Worldwide, nations are actively piloting CBDCs to address economic challenges and harness opportunities for growth. China’s digital yuan (e-CNY) is currently the largest CBDC pilot, with over 260 million wallets in use as of 2022. This initiative is not only advancing domestic digitalisation but also positioning the yuan for greater international influence. In Nigeria, the e-Naira is instrumental in reaching the country’s 40 million financially excluded citizens, providing a critical tool for economic inclusion and development.

Redefining Financial Sovereignty

Introducing CBDCs has the potential to recalibrate the global financial landscape by reducing dependence on traditional banking systems. By facilitating direct transactions with central banks, CBDCs could diminish the intermediary role of commercial banks, fostering a more decentralised financial environment. This could empower smaller nations and emerging economies, enabling greater participation in global markets and redistributing financial power on a global scale.

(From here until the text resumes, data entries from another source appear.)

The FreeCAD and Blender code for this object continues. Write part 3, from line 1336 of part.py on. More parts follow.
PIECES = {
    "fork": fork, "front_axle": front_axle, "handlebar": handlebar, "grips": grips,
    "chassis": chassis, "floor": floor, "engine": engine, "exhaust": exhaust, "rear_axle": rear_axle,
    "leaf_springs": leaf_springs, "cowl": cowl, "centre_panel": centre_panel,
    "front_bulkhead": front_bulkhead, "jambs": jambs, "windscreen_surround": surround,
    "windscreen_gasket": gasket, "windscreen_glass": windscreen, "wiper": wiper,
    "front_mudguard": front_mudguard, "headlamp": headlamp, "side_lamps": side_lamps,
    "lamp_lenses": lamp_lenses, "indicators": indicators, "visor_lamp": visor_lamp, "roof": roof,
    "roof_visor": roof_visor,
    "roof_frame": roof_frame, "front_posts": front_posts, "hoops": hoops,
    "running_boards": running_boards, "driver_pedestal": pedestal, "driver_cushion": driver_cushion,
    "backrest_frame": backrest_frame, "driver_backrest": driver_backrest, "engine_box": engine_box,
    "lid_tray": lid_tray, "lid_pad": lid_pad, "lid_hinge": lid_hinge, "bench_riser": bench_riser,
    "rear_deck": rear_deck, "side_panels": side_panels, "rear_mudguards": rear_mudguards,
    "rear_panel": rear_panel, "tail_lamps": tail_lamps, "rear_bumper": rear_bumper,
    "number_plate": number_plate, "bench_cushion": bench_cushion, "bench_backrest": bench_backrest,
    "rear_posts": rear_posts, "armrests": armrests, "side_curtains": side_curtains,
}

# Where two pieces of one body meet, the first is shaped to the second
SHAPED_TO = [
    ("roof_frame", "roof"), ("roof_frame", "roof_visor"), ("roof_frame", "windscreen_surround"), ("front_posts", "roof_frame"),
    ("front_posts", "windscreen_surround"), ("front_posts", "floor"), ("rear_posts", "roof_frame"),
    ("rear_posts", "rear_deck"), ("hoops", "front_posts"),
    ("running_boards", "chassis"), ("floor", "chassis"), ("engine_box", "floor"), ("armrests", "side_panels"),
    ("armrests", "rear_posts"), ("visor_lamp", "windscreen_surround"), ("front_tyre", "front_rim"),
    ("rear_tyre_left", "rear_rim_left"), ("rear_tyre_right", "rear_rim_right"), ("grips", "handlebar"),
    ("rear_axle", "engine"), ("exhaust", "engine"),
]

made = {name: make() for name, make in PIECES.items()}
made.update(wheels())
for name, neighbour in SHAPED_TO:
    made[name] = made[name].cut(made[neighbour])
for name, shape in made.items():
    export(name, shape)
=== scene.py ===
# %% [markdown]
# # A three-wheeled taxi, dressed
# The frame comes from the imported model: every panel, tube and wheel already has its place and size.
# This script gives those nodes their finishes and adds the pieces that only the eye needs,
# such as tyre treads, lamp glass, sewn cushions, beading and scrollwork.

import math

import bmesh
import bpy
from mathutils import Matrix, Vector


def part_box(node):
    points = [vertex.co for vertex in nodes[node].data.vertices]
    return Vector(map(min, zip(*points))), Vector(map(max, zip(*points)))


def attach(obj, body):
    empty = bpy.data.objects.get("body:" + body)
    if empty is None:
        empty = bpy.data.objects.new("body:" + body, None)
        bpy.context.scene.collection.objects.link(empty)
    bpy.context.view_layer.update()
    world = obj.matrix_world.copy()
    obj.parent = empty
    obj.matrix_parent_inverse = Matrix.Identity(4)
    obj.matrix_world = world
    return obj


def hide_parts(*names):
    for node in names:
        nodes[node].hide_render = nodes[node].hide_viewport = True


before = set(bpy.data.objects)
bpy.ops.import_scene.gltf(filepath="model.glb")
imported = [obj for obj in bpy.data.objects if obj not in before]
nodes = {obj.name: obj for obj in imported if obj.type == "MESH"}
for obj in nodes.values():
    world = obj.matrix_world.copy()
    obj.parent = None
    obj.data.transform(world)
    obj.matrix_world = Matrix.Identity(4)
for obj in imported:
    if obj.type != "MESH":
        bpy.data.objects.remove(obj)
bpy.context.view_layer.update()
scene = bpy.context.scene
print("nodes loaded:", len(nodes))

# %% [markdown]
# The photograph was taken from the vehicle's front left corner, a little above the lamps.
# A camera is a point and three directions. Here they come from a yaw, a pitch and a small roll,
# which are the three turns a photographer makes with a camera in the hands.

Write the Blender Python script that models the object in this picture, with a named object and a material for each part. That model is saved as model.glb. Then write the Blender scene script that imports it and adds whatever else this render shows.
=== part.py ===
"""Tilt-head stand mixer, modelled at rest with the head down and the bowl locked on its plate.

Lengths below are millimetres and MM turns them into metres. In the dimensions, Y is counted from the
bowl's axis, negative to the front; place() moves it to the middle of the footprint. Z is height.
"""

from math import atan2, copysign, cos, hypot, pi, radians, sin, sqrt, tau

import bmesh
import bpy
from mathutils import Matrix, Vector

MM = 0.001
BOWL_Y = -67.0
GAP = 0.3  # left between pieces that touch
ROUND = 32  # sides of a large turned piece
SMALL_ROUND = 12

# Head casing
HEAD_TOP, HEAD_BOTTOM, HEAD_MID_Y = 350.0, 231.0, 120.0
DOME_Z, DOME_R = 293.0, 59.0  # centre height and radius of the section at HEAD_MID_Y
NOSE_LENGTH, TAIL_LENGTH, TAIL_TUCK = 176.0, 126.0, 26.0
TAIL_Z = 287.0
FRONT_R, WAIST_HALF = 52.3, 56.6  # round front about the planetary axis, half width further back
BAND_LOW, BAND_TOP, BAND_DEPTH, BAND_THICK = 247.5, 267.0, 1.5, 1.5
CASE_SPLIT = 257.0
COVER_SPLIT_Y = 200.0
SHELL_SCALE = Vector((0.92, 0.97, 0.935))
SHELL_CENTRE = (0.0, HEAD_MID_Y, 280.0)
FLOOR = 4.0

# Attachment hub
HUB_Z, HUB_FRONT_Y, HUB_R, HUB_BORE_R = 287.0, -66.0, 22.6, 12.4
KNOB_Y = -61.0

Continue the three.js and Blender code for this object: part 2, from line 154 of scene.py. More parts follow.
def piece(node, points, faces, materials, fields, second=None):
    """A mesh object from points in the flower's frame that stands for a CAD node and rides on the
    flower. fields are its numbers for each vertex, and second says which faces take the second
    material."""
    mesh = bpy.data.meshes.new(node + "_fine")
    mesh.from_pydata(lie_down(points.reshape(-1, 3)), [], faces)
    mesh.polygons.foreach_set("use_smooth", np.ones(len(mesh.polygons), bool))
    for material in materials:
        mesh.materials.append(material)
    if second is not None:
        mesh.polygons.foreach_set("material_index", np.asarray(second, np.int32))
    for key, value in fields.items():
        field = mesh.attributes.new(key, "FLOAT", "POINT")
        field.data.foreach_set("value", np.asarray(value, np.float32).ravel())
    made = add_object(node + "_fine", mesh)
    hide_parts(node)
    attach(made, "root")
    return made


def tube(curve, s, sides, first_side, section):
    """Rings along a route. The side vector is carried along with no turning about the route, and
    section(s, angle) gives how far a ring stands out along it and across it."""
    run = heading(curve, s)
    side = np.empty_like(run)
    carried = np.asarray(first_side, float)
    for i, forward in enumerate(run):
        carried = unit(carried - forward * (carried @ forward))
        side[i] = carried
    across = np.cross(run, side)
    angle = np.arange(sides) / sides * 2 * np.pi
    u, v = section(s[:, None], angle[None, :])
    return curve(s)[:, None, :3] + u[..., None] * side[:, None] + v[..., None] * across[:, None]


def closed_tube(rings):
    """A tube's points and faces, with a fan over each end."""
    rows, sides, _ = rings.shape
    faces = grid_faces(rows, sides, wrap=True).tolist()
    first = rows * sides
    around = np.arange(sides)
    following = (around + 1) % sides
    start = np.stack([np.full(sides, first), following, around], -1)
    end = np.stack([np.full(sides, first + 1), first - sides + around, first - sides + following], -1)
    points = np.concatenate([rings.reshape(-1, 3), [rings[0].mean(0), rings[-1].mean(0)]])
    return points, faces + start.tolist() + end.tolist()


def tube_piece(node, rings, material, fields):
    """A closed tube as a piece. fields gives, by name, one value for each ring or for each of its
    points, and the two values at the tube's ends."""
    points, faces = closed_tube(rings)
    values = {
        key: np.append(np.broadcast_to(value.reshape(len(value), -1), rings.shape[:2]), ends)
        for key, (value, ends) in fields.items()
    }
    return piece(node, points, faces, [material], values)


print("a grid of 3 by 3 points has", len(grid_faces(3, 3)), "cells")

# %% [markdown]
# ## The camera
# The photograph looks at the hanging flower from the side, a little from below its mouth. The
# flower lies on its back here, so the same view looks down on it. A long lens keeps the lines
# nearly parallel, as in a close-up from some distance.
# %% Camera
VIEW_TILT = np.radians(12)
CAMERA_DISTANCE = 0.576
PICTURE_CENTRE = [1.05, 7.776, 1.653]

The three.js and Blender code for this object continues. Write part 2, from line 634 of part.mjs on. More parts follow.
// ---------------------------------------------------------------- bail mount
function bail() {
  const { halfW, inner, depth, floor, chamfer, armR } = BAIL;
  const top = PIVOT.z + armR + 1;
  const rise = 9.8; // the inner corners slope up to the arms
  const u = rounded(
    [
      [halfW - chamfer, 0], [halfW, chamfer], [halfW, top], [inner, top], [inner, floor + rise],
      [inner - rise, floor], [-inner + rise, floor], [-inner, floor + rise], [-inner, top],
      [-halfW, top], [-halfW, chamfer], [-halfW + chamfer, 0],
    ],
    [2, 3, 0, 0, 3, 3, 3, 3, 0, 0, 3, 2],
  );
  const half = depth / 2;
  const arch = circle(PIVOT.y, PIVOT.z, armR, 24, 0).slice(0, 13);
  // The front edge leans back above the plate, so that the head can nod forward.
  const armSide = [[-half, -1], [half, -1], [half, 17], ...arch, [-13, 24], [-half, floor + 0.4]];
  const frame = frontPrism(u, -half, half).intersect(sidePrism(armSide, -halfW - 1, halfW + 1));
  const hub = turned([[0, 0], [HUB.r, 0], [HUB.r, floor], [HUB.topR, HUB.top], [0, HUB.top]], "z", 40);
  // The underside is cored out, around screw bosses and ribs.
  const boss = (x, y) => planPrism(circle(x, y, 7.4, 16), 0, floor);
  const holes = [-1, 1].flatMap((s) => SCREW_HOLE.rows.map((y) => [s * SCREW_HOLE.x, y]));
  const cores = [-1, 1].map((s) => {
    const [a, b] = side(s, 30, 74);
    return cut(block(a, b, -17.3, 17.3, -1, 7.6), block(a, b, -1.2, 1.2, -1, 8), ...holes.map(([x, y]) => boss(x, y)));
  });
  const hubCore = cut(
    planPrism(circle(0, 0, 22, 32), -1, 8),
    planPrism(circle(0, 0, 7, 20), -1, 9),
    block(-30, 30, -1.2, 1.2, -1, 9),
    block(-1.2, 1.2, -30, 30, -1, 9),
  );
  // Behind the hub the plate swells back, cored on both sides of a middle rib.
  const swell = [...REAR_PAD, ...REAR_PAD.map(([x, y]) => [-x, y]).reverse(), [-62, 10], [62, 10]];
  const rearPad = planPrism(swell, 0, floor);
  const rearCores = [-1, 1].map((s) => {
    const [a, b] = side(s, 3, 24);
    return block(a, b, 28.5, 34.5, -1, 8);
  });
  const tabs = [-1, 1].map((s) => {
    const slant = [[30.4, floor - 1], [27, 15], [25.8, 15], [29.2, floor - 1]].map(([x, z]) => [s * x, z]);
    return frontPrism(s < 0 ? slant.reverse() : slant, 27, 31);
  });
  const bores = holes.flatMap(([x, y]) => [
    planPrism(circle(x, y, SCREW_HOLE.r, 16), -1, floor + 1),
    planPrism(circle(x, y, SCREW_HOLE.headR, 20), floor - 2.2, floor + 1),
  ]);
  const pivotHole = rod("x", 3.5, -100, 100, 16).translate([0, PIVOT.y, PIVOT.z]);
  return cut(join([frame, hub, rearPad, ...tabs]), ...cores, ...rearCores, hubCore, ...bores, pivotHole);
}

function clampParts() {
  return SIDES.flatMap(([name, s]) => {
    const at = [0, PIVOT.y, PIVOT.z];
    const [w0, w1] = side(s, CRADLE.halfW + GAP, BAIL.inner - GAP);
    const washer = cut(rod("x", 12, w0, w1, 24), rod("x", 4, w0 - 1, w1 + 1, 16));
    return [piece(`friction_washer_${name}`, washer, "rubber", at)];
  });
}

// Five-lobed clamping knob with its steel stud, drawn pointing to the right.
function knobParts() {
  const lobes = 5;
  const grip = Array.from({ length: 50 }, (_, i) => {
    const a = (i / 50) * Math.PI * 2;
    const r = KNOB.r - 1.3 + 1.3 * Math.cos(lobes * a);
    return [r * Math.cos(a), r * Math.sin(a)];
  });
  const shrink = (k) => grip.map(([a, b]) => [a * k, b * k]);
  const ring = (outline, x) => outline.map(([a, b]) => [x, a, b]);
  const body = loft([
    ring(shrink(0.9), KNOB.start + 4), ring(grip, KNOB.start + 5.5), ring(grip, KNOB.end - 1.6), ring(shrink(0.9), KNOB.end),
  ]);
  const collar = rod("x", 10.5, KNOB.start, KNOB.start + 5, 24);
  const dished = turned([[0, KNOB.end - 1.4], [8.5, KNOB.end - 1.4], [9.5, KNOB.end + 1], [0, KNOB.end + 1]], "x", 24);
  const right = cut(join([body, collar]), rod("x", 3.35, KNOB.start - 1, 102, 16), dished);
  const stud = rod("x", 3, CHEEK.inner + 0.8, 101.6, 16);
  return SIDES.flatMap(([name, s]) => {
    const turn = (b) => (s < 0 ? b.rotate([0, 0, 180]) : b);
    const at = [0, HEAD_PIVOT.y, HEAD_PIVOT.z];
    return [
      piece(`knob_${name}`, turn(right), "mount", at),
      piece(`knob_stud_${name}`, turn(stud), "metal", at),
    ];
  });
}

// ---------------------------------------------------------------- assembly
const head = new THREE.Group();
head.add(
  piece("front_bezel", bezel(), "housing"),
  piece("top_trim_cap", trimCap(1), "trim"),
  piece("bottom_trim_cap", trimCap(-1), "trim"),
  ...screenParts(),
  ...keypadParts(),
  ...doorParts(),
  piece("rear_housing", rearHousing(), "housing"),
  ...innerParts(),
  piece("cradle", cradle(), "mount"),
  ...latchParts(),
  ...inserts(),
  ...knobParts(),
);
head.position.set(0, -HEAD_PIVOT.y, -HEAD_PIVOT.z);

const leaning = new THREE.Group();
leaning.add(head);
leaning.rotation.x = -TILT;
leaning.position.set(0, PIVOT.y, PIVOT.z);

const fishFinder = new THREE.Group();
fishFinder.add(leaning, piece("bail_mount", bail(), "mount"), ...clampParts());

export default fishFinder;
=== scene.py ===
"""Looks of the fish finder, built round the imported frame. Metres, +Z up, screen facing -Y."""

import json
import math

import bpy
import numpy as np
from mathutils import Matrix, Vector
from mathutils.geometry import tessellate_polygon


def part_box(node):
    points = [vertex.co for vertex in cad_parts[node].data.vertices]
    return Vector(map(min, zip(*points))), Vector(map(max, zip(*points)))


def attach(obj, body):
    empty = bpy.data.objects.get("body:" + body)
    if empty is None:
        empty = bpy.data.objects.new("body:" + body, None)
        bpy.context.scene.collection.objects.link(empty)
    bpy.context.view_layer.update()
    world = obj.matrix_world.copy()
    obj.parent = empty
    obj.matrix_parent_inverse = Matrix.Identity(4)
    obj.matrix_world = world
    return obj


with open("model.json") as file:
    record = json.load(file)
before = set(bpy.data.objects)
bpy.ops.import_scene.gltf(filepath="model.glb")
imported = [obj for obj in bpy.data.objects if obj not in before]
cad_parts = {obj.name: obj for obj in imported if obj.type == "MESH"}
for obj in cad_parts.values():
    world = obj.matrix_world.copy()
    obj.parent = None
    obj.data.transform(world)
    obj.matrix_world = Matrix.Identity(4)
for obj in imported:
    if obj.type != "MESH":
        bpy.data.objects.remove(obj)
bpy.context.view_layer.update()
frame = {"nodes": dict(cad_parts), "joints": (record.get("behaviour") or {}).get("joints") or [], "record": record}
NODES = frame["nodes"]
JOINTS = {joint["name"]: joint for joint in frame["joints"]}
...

CBDCs could bolster monetary sovereignty by providing a stable, digitally native currency less vulnerable to foreign exchange fluctuations. By retaining greater control over monetary policy and economic stability, nations can further assert their autonomy in an increasingly interconnected world.

A New Financial Epoch

The advent of digital currencies marks a significant turning point in global finance. Just as credit cards, real-time payments, and digital wallets have transformed consumer behaviour and financial security, CBDCs have the potential to further enhance financial inclusion and stability. As these innovations develop, the interplay between CBDCs, cryptocurrencies, and private digital currencies will likely shape the future of global trade and everyday transactions, ushering in a new era of financial interconnectivity and opportunity.